WEP040 Sub-Femtosecond Time-Resolved Measurements Based on a Variable Polarization X-Band Transverse Deflecting Structures for SwissFEL 1
  • P. Craievich, M. Bopp, H.-H. Braun, R. Ganter, M. Pedrozzi, E. Prat, S. Reiche, R. Zennaro
    PSI, Villigen PSI, Switzerland
  • R.W. Aßmann, F. Christie, R.T.P. D'Arcy, B. Marchetti, D. Marx
    DESY, Hamburg, Germany
  • N. Catalán Lasheras, A. Grudiev, G. McMonagle, W. Wuensch
    CERN, Geneva, Switzerland
  The SwissFEL project, under commissioning at the Paul Scherrer Institut (PSI), will produce FEL radiation for soft and hard X-rays with pulse durations ranging from a few to several tens of femtoseconds.
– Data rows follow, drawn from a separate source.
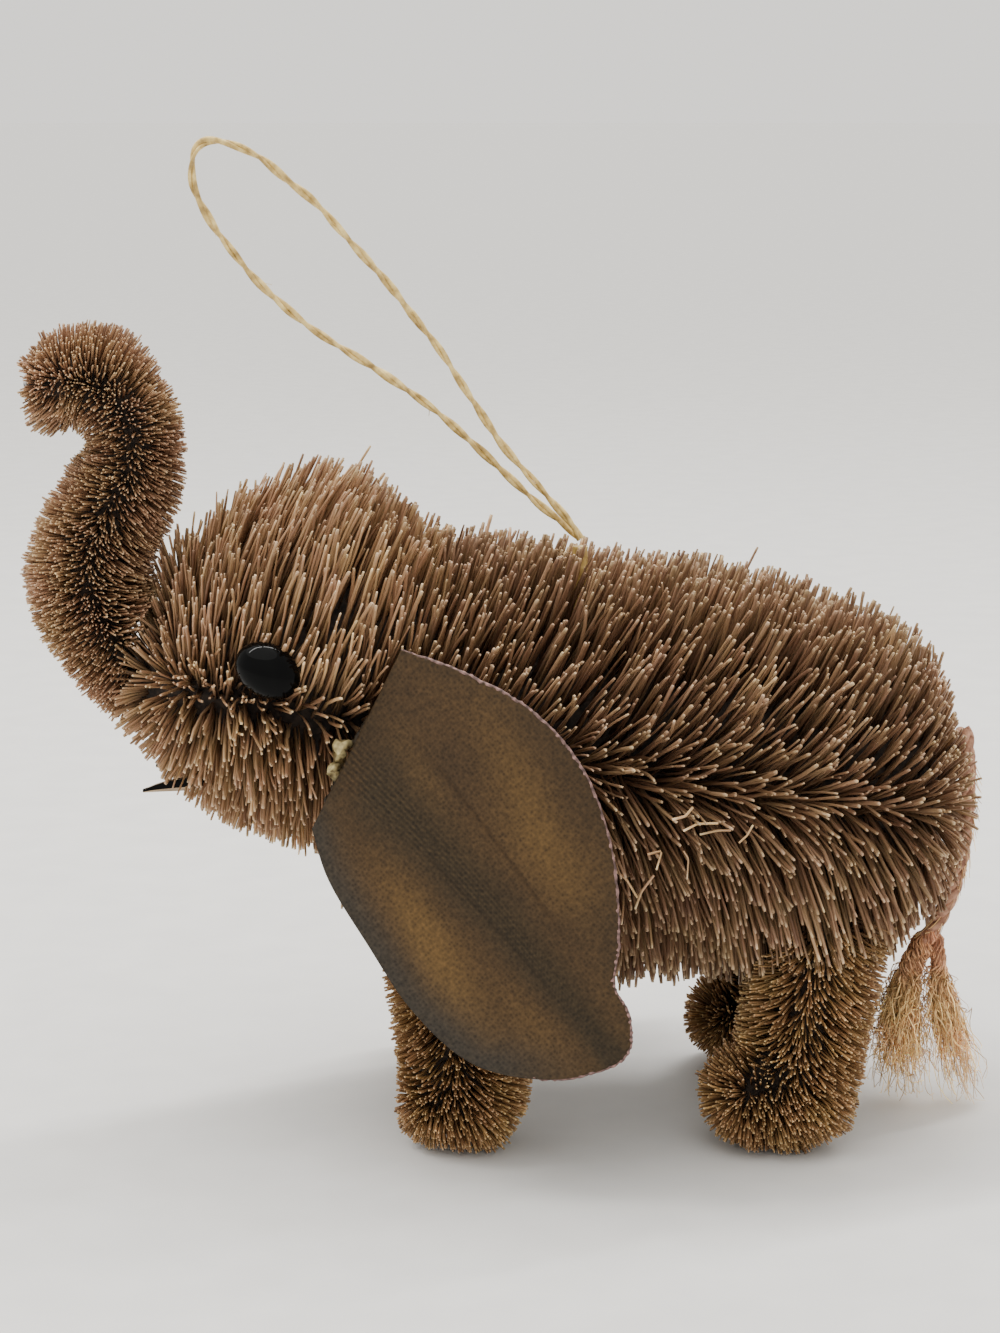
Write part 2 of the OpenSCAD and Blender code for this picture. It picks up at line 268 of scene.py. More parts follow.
def run_of(path):
    """How far along a path each of its points lies."""
    return np.concatenate([[0], np.cumsum(np.linalg.norm(np.diff(path, axis=0), axis=1))])


def rise(values, start, width):
    """0 up to start mm, then growing to 1 over width mm."""
    return np.clip((values - start * MM) / (width * MM), 0, 1)


def fall(values, end, width):
    """1 at first, then shrinking to 0 over the width mm before end mm."""
    return np.clip((end * MM - values) / (width * MM), 0, 1)


def bell(values, middle, width):
    """1 at middle mm, and dying away over width mm on both sides."""
    return np.exp(-(((values - middle * MM) / (width * MM)) ** 2))


def to_side(side):
    """The matrix that takes a shape made for the left side to the side named."""
    return Matrix.Scale(-1, 4, (0, 1, 0)) if side == "right" else Matrix.Identity(4)


def set_in_place(mesh, matrix, side):
    """Moves a mesh by the matrix, and turns its faces round where the matrix mirrors it."""
    mesh.transform(matrix)
    if side == "right":
        mesh.flip_normals()


def write_values(mesh, label, values):
    """Stores a number at each vertex, for a material to read."""
    mesh.attributes.new(label, "FLOAT", "POINT").data.foreach_set("value", values.astype(np.float32))


def on_tubes(values, sides):
    """A value for each vertex of strand_mesh's tubes and their caps, from strands x stations of them."""
    each = np.concatenate([values.ravel(), values[:, [0, -1]].ravel()])
    return np.repeat(each, sides).astype(np.float32)


def link(mesh, name, material, body, slot, *replaced):
    """An object with that mesh, riding on a body and standing for the CAD nodes it replaces."""
    piece = bpy.data.objects.new(name, mesh)
    bpy.context.collection.objects.link(piece)
    for one in material if isinstance(material, list) else [material]:
        mesh.materials.append(one)
    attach(piece, body)
    if replaced:
        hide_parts(*replaced)
    return piece


def carried(headings):
    """For each strand, a direction across it that is carried along without twisting."""
    count, stations, _ = headings.shape
    side = np.empty_like(headings)
    start = rng.normal(size=(count, 3))
    side[:, 0] = unit(start - dot(start, headings[:, 0]) * headings[:, 0])
    for i in range(1, stations):
        across = side[:, i - 1]
        side[:, i] = unit(across - dot(across, headings[:, i]) * headings[:, i])
    return side


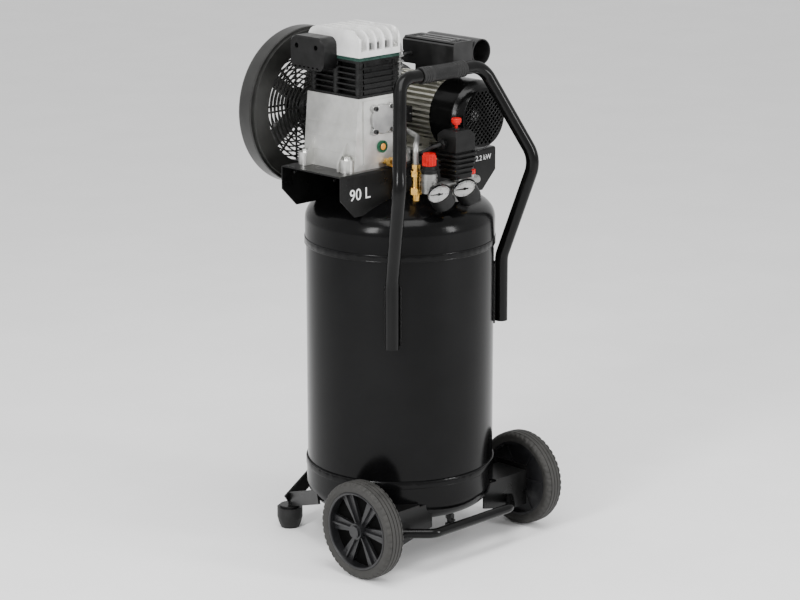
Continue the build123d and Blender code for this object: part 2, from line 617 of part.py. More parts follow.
# ---- motor --------------------------------------------------------------------------
def motor_feet():
    return [(MOTOR[0] + sx * 62, y) for sx in (-1, 1) for y in (30, 100)]


def motor_housing():
    """Extruded aluminium frame with lengthwise fins, feet and a box seat."""
    x, z = MOTOR
    body = tube_y(FRAME_R, x, MOTOR_FRONT, MOTOR_BACK, z)
    for index in range(FINS):
        angle = 360 / FINS * index
        fin = Pos(x, MOTOR_FRONT, z) * Rot(0, angle, 0) * block(
            FRAME_R - 3, FIN_R, 0, MOTOR_BACK - MOTOR_FRONT, -FIN_T / 2, FIN_T / 2)
        body += fin
    body += block(x - 36, x + 34, 0, 66, z + 50, SEAT_Z)
    for side in (-1, 1):
        body += block(min(x + side * 40, x + side * 76), max(x + side * 40, x + side * 76),
                      15, 115, PLATE_TOP, PLATE_TOP + 8)
        body += block(min(x + side * 40, x + side * 46), max(x + side * 40, x + side * 46),
                      15, 115, PLATE_TOP, z - 40)
    body -= tube_y(56, x, MOTOR_FRONT, MOTOR_BACK, z)
    for fx, fy in motor_feet():
        body -= tube_z(4, fx, fy, PLATE_TOP - 1, PLATE_TOP + 9)
        body -= tube_z(9, fx, fy, PLATE_TOP + 8, PLATE_TOP + 30)
    return max(body.solids(), key=lambda solid: solid.volume)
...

A collaboration between DESY, PSI and CERN has been established with the aim of developing and building an advanced X-Band transverse deflector structure (TDS) with the new feature of providing variable polarization of the deflecting force. As this innovative CERN design requires very high manufacturing precision to guarantee highest azimuthal symmetry of the structure to avoid the deterioration of the polarization of the streaking field, the high-precision tuning-free assembly procedures developed at PSI for the SwissFEL C-band accelerating structures will be used for the manufacturing. Such a TDS will be installed downstream of the undulators of the soft X-ray beamline of SwissFEL and thanks to the variable polarization of the TDS, it will be possible to perform a complete characterization of the 6D phase-space. We summarize in this work the status of the project and its main technical parameters.